How are issues surrounding the taxation of the digital economy affecting your work?

  • There have been several amendments on taxation of the digital economy, and we must keep abreast of the evolving tax laws.
  • Understanding the complexities of different digital business models and navigating the changing tax laws to determine additional tax obligations allows us to advise clients on potential risks and benefits, including penalties for non-compliance.
  • Continuously training our clients on the implications to their businesses.
  • Assisting our clients with tax registration and compliance in order to comply with the digital tax laws.

How would you describe the tax authorities’ approach in your region/jurisdiction?

The general focus remains on improving revenue collection and using more targeted enforcement efforts to simplify as well as increase tax compliance through various initiatives. These include enhanced digitization of tax administration systems, use of data analysis to identify high-risk areas, revamped taxpayer education and outreach programs, and collaboration with various regional and international organizations.

There is also an increased level of cross-border cooperation to address cross-border tax issues, the facilitation of trade, and the movement of goods using more risk-based approaches, modernized tax systems, and technology.

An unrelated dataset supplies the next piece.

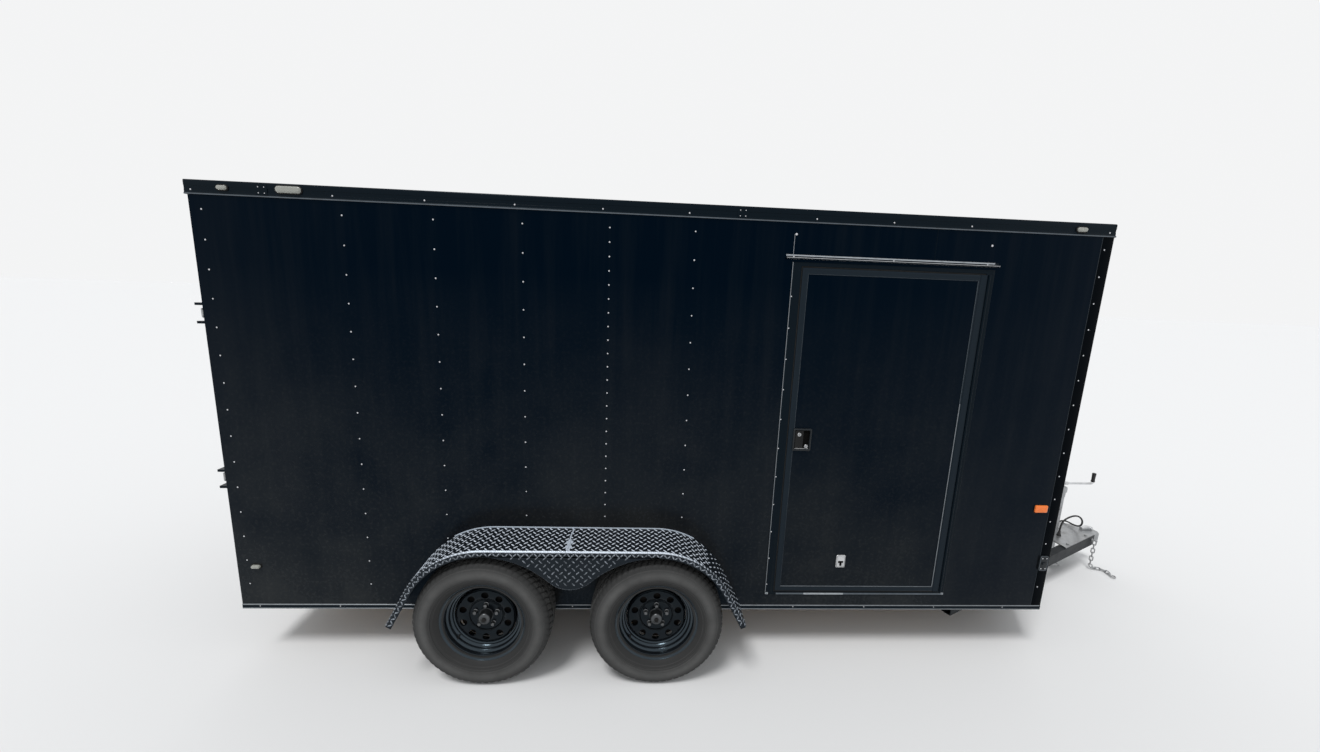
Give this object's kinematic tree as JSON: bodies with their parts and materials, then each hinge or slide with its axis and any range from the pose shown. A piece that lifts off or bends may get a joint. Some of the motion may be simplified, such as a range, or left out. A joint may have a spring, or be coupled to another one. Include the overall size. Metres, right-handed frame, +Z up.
{
  "type": "enclosed cargo trailer",
  "caption": "Tandem-axle enclosed cargo trailer with a V nose, hinged side door, rear ramp door, diamond-plate fenders, ball coupler and jack.",
  "frame": {"origin": "on the ground under the middle of the overall length and width", "axes": "+X forward to the coupler, +Y to the trailer's left, +Z up"},
  "size_m": [5.756, 2.287, 2.407],
  "materials": {
    "skin": "gloss",
    "trim": "satin",
    "steel": "semi-gloss",
    "tread_plate": "semi-gloss over raised tread",
    "plywood": "bare plywood",
    "tyre": "dusty",
    "rim": "gloss",
    "zinc": "zinc plated",
    "clear_lens": "clear lens",
    "amber_lens": "moulded lens",
    "red_lens": "moulded lens",
    "black_plastic": "moulded",
    "bright_plate": "bright"
  },
  "bodies": {
    "trailer": {"frame_rails": "steel", "nose_rails": "steel", "crossmembers": "steel", "tongue_rails": "steel", "coupler": "zinc", "coupler_latch": "zinc", "jack_tube": "zinc", "jack_crank": "zinc", "safety_chains": "zinc", "trailer_cord": "black_plastic", "cord_gland": "black_plastic", "cord_plug": "black_plastic", "floor_deck": "plywood", "wall_left": "skin", "wall_right": "skin", "nose_walls": "skin", "roof": "skin", "top_rails": "trim", "skirt_trims": "trim", "corner_trims": "trim", "nose_trim": "trim", "stone_guard": "tread_plate", "rear_posts": "trim", "rear_header": "trim", "rear_sill": "trim", "plate_holder": "black_plastic", "door_casing": "trim", "door_hinge": "trim", "holdback_catch": "black_plastic", "drip_rail": "trim", "fenders": "tread_plate", "axle_beams": "steel", "axle_arms": "steel", "marker_lamps": "clear_lens", "amber_markers": "amber_lens", "tail_lamps": "red_lens"},
    "wheel_rear_right": {"tyre_rear_right": "tyre", "rim_rear_right": "rim"},
    "wheel_rear_left": {"tyre_rear_left": "tyre", "rim_rear_left": "rim"},
    "wheel_front_right": {"tyre_front_right": "tyre", "rim_front_right": "rim"},
    "wheel_front_left": {"tyre_front_left": "tyre", "rim_front_left": "rim"},
    "side_door": {"side_door": "skin", "door_latch": "black_plastic", "door_holdback": "bright_plate"},
    "ramp_door": {"ramp_door": "skin", "bar_locks": "zinc"},
    "jack_leg": {"jack_leg": "zinc"}
  },
  "joints": [
    {"name": "wheel_rear_right_spin", "type": "hinge", "parent": "trailer", "child": "wheel_rear_right", "pos_m": [-1.529, -1.0405, 0.34], "axis": [0, 1, 0], "continuous": true},
    {"name": "wheel_rear_left_spin", "type": "hinge", "parent": "trailer", "child": "wheel_rear_left", "pos_m": [-1.529, 1.0405, 0.34], "axis": [0, 1, 0], "continuous": true},
    {"name": "wheel_front_right_spin", "type": "hinge", "parent": "trailer", "child": "wheel_front_right", "pos_m": [-0.665, -1.0405, 0.34], "axis": [0, 1, 0], "continuous": true},
    {"name": "wheel_front_left_spin", "type": "hinge", "parent": "trailer", "child": "wheel_front_left", "pos_m": [-0.665, 1.0405, 0.34], "axis": [0, 1, 0], "continuous": true},
    {"name": "side_door_hinge", "type": "hinge", "parent": "trailer", "child": "side_door", "pos_m": [0.934, -0.9265, 1.26], "axis": [0, 0, 1], "range_deg": [0, 172]},
    {"name": "ramp_door_hinge", "type": "hinge", "parent": "trailer", "child": "ramp_door", "pos_m": [-2.839, 0, 0.394], "axis": [0, -1, 0], "range_deg": [0, 102.4]},
    {"name": "jack_leg_slide", "type": "slide", "parent": "trailer", "child": "jack_leg", "axis": [0, 0, 1], "range_m": [0, 0.118]}
  ]
}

The customs authorities are increasingly encouraging taxpayers to sign up for the national and regional Authorised Economic Operator Programme to enjoy the benefits of the programme, including faster customs clearance and reduced inspections.

Generally, a more collaborative approach, especially when dealing with tax disputes through the Alternative Dispute Resolution mechanism, offers several benefits compared to litigation and leads to the faster resolution of matters.